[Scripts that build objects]
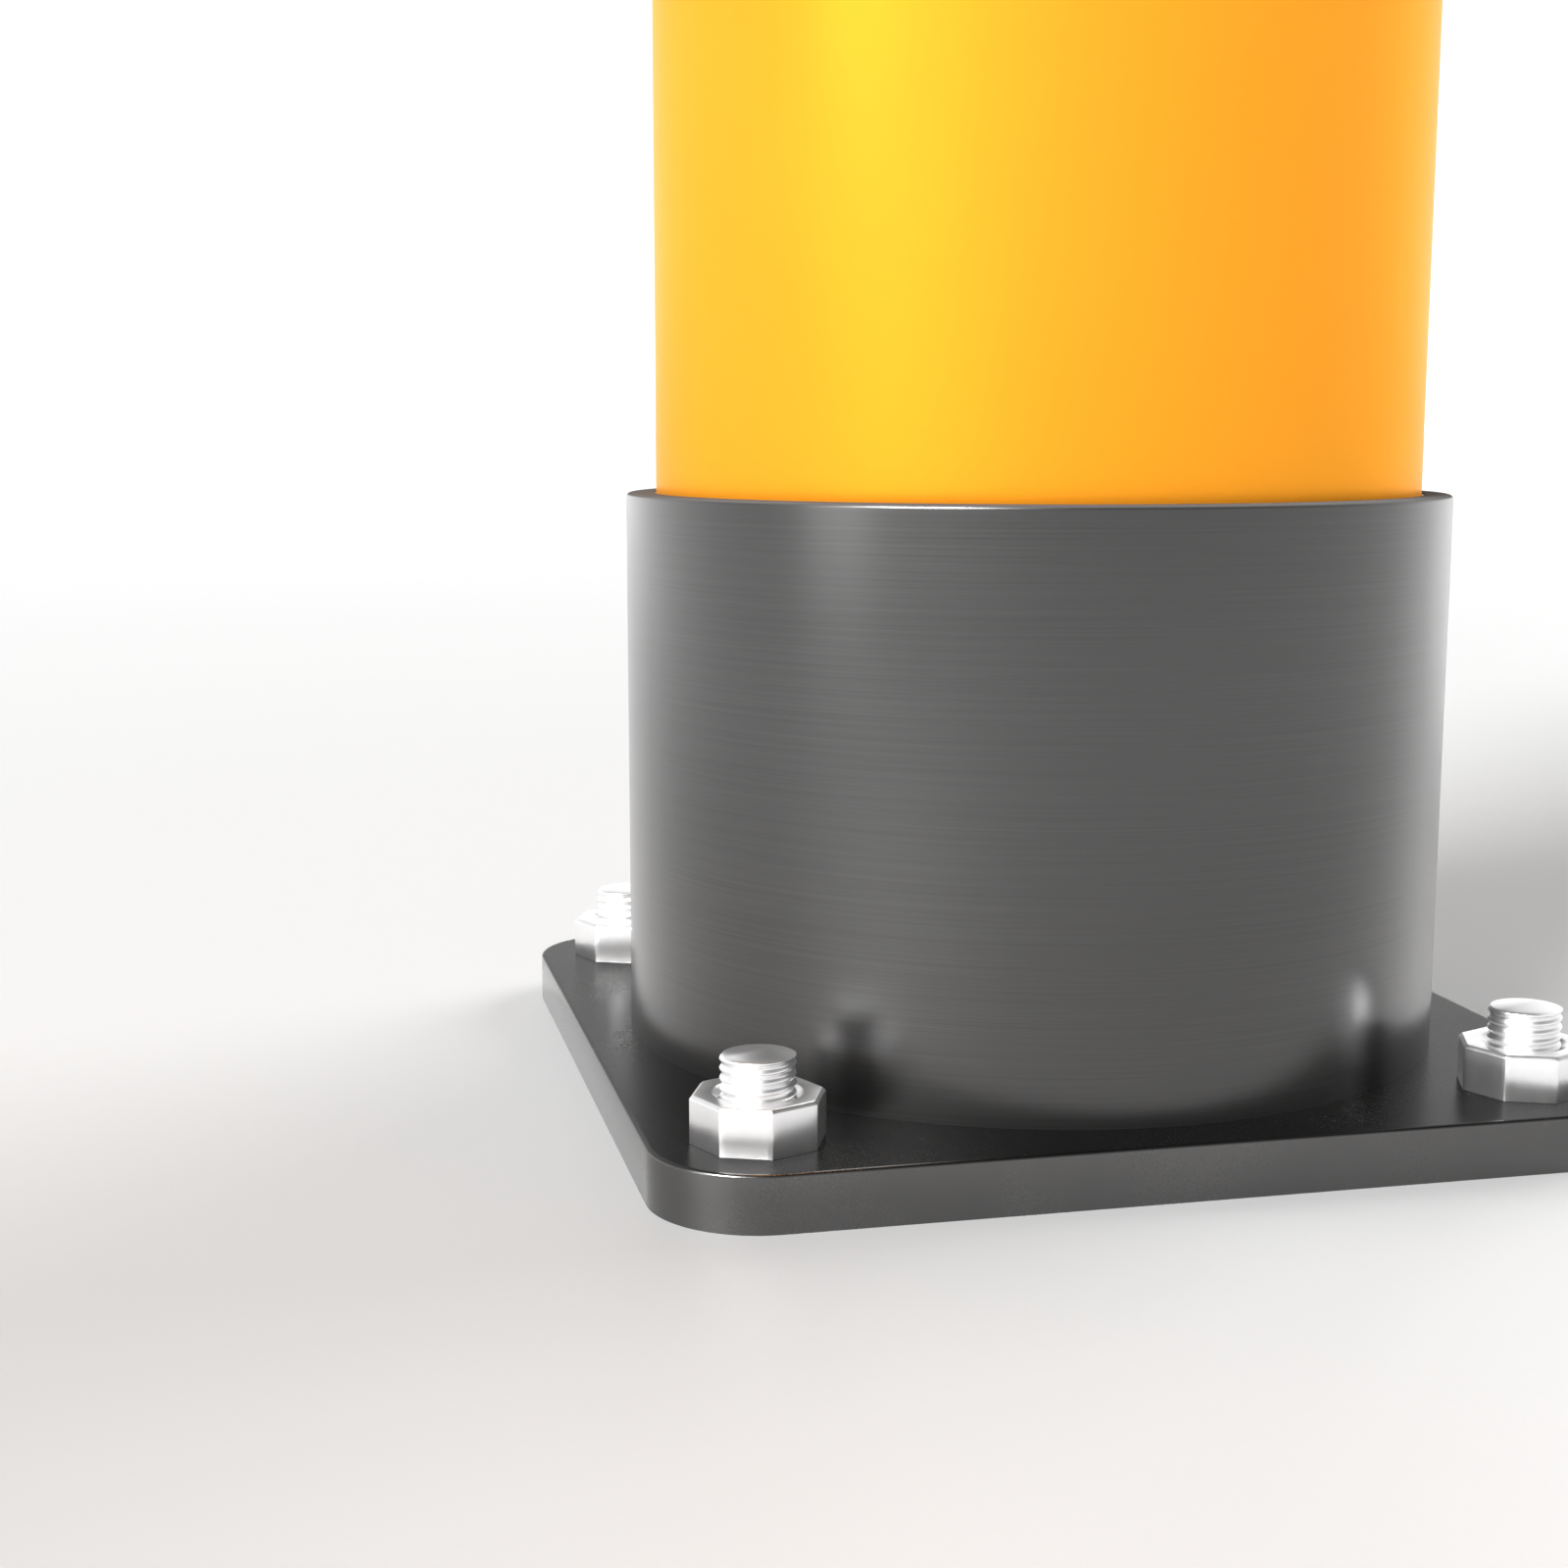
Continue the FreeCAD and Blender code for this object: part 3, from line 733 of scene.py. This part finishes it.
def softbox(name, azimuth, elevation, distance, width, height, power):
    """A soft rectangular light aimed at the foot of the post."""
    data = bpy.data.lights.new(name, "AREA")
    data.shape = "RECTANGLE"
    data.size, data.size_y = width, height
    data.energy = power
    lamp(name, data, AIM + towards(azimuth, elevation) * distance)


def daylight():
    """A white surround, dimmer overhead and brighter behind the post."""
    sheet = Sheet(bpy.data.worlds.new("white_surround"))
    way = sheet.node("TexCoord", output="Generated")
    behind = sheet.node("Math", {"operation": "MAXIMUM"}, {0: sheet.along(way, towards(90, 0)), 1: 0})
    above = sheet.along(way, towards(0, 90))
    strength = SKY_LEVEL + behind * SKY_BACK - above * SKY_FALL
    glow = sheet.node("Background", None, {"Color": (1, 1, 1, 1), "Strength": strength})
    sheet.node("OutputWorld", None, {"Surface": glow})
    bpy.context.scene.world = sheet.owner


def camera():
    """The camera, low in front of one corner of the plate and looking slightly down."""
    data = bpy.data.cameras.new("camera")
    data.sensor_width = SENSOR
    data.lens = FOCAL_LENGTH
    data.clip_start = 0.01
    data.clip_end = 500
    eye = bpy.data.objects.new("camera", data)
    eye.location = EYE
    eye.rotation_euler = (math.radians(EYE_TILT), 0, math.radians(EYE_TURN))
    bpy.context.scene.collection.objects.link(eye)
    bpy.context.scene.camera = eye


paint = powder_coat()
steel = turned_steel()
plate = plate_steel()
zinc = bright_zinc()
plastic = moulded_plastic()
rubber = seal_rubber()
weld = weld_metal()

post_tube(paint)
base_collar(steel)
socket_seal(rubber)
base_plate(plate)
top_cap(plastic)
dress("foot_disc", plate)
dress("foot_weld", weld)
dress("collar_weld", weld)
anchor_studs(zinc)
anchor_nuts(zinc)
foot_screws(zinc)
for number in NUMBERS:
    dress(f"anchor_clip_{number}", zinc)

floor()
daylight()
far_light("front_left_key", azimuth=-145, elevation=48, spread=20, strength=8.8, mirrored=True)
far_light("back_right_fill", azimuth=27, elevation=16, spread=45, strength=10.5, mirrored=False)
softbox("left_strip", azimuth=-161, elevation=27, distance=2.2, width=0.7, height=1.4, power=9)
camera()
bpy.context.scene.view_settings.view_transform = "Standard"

--

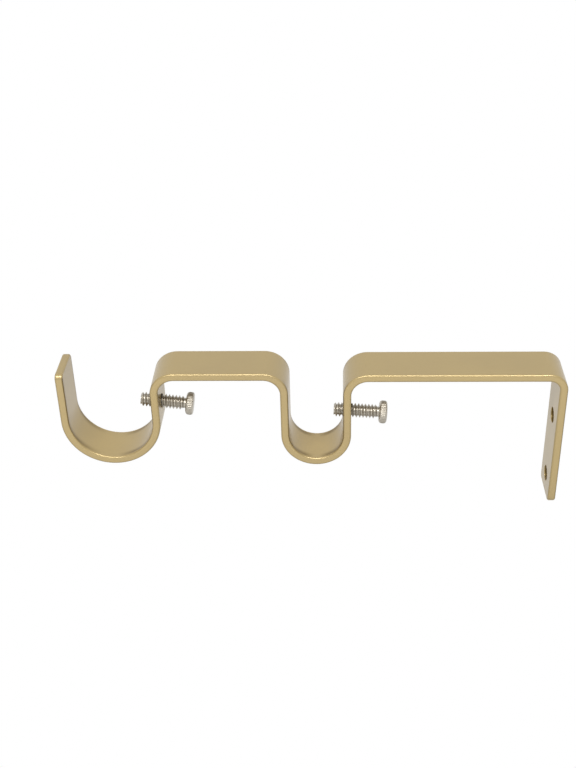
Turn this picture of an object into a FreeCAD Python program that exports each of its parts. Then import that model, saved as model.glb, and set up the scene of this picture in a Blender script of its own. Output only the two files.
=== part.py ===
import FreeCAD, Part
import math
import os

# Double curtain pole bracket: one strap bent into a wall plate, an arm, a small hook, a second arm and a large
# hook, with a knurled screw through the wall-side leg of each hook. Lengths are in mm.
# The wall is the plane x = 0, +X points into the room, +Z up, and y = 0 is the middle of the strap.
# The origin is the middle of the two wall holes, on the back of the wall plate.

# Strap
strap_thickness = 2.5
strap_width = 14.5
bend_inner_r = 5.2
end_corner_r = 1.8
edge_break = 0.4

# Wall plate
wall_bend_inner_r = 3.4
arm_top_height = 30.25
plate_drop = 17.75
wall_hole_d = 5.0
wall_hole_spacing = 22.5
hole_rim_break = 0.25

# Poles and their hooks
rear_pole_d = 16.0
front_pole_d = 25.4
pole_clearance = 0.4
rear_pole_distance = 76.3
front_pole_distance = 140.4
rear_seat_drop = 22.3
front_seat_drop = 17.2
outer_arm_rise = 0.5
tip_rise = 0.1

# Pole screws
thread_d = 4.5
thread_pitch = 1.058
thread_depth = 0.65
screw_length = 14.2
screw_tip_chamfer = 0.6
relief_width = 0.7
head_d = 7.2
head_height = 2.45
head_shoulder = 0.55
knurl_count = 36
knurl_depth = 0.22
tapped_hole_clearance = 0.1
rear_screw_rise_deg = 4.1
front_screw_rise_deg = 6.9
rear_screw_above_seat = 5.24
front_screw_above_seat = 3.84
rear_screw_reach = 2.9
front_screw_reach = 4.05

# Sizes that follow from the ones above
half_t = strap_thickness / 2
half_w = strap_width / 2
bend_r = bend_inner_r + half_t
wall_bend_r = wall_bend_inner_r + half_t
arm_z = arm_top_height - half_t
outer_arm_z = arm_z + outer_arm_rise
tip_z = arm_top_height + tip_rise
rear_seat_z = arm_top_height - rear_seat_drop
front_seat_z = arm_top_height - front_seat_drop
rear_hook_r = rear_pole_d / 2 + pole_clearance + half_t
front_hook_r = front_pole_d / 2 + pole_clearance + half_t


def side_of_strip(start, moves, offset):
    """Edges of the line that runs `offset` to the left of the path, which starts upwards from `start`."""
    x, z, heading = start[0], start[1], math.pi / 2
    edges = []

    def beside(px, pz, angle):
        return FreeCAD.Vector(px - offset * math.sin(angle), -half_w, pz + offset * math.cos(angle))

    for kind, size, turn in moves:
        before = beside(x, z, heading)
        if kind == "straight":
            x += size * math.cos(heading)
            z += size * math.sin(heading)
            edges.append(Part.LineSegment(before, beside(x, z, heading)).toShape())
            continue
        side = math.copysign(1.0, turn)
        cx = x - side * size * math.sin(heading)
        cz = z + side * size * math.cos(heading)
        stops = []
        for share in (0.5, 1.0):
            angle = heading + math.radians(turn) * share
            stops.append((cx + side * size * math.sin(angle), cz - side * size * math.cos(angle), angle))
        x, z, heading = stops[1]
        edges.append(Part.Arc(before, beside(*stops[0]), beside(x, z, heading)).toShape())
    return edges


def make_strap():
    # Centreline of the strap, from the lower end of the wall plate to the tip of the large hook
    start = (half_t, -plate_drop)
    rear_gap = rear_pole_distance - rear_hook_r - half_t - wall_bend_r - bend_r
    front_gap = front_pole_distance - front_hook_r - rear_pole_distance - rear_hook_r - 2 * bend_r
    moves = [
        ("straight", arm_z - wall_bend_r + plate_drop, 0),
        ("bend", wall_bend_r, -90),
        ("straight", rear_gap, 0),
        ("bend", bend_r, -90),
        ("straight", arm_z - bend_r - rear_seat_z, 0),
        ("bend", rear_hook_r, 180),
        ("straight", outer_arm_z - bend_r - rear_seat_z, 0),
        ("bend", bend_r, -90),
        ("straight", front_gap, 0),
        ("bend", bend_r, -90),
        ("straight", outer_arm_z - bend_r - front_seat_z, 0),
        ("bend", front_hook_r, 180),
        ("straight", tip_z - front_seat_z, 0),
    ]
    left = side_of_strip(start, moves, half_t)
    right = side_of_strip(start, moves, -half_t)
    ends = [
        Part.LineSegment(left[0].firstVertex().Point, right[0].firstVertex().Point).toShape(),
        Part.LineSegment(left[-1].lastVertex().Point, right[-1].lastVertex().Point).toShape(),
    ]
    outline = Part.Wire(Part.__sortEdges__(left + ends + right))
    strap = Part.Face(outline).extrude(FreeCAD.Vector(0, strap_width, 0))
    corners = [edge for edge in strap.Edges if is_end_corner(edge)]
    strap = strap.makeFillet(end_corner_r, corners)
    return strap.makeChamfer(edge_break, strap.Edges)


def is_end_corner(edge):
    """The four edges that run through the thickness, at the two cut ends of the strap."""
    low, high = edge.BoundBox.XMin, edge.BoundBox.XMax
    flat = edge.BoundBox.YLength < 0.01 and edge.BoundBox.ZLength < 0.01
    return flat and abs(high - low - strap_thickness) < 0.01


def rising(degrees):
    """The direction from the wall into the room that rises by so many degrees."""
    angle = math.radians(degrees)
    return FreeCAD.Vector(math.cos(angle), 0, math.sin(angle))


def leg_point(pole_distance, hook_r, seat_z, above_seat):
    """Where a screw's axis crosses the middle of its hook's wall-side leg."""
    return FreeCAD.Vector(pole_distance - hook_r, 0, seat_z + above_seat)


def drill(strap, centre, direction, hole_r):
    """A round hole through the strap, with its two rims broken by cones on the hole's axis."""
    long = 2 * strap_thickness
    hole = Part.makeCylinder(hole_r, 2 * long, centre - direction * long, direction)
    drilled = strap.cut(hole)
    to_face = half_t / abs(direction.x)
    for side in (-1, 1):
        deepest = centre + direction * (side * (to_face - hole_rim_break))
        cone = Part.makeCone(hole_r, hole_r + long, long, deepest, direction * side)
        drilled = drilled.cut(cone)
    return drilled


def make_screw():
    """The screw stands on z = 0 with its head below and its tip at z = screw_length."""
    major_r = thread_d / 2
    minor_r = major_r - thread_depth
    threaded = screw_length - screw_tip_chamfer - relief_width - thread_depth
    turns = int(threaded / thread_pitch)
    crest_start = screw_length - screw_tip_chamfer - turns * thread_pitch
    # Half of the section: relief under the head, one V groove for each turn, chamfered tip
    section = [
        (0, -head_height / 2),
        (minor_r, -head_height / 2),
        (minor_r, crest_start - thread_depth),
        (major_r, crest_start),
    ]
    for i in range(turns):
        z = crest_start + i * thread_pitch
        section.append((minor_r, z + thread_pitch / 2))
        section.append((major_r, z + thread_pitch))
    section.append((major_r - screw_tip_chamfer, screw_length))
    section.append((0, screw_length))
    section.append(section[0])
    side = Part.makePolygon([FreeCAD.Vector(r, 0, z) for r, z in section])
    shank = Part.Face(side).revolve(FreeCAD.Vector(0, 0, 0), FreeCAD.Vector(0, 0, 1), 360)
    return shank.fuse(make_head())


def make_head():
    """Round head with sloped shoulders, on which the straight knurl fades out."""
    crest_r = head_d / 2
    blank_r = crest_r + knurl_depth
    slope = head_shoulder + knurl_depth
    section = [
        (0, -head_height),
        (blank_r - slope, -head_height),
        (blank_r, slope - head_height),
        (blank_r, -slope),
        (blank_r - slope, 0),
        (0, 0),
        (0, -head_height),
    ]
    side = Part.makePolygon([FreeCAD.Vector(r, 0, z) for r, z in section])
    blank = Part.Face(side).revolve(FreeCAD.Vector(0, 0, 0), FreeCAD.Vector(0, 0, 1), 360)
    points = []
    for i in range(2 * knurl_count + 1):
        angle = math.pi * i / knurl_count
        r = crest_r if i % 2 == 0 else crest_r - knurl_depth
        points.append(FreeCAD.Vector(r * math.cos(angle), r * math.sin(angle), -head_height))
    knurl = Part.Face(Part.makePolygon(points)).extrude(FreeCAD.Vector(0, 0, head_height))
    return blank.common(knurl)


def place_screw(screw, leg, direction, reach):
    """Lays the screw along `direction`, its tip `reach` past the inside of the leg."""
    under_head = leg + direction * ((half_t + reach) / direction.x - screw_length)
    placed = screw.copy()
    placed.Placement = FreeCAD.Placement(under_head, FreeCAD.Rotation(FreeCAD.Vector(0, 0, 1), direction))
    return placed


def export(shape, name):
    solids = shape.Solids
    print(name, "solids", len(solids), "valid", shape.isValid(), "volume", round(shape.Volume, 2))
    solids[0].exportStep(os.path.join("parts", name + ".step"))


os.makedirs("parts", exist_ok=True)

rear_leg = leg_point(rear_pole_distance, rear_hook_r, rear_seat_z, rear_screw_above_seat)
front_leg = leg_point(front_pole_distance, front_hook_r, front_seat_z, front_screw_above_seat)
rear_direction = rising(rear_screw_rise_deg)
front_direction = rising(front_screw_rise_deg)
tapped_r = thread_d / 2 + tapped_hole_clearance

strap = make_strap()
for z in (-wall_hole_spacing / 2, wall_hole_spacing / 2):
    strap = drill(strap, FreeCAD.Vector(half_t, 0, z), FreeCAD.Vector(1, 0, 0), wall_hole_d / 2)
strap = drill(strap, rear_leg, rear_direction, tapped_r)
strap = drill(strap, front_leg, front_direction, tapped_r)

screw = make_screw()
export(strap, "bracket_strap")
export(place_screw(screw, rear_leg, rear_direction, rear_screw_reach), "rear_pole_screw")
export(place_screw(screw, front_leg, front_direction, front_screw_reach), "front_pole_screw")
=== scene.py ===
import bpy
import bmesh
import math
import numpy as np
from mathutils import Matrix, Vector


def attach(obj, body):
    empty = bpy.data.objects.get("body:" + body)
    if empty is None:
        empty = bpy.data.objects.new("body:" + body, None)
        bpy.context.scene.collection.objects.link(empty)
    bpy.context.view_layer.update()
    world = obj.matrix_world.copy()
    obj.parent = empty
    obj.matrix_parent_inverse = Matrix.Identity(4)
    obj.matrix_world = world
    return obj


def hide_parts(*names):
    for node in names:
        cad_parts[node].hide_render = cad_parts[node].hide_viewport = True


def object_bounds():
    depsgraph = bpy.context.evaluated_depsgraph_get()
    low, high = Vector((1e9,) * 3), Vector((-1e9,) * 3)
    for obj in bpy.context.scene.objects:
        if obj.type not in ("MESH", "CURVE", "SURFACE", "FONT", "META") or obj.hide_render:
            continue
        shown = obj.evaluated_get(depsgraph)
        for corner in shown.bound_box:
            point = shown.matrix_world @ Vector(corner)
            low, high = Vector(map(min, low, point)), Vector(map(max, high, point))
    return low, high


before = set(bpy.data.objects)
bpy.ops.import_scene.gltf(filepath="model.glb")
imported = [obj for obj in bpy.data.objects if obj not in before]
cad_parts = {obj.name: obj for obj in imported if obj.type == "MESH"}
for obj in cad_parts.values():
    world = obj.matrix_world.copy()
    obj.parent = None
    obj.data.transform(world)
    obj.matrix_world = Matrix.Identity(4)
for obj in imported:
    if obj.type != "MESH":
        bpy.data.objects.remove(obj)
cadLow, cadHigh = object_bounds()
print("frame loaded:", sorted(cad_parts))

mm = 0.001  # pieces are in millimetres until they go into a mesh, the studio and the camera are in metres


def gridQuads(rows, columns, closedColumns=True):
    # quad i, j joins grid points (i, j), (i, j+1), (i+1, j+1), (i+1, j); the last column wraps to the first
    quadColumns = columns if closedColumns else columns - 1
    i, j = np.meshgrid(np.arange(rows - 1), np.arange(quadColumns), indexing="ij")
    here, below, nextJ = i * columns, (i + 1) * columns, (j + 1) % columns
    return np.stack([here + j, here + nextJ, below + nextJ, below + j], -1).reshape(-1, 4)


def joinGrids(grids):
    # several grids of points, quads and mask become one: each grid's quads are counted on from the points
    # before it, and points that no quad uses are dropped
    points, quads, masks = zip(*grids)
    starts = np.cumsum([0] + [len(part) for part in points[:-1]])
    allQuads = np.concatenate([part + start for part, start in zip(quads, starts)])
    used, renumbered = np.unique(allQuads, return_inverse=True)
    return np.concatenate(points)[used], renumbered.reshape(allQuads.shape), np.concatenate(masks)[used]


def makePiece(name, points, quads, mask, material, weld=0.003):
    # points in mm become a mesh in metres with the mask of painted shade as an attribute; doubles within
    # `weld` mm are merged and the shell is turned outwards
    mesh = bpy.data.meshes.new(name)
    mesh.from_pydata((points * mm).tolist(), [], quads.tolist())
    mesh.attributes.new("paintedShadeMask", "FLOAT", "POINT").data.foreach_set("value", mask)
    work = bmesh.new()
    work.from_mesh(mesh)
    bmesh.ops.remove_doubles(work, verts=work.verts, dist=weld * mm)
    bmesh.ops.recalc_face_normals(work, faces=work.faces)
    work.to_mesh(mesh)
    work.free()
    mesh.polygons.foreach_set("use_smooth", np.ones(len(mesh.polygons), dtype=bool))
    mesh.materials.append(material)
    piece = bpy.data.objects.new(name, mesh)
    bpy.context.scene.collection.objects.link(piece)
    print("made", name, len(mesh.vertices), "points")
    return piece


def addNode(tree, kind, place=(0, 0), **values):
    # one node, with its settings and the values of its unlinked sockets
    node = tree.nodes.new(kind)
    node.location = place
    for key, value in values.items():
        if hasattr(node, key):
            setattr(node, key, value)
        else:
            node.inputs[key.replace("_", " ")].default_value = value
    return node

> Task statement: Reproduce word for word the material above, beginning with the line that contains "strap = make_strap()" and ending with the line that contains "for corner in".

> Reply:
strap = make_strap()
for z in (-wall_hole_spacing / 2, wall_hole_spacing / 2):
    strap = drill(strap, FreeCAD.Vector(half_t, 0, z), FreeCAD.Vector(1, 0, 0), wall_hole_d / 2)
strap = drill(strap, rear_leg, rear_direction, tapped_r)
strap = drill(strap, front_leg, front_direction, tapped_r)

screw = make_screw()
export(strap, "bracket_strap")
export(place_screw(screw, rear_leg, rear_direction, rear_screw_reach), "rear_pole_screw")
export(place_screw(screw, front_leg, front_direction, front_screw_reach), "front_pole_screw")
=== scene.py ===
import bpy
import bmesh
import math
import numpy as np
from mathutils import Matrix, Vector


def attach(obj, body):
    empty = bpy.data.objects.get("body:" + body)
    if empty is None:
        empty = bpy.data.objects.new("body:" + body, None)
        bpy.context.scene.collection.objects.link(empty)
    bpy.context.view_layer.update()
    world = obj.matrix_world.copy()
    obj.parent = empty
    obj.matrix_parent_inverse = Matrix.Identity(4)
    obj.matrix_world = world
    return obj


def hide_parts(*names):
    for node in names:
        cad_parts[node].hide_render = cad_parts[node].hide_viewport = True


def object_bounds():
    depsgraph = bpy.context.evaluated_depsgraph_get()
    low, high = Vector((1e9,) * 3), Vector((-1e9,) * 3)
    for obj in bpy.context.scene.objects:
        if obj.type not in ("MESH", "CURVE", "SURFACE", "FONT", "META") or obj.hide_render:
            continue
        shown = obj.evaluated_get(depsgraph)
        for corner in shown.bound_box:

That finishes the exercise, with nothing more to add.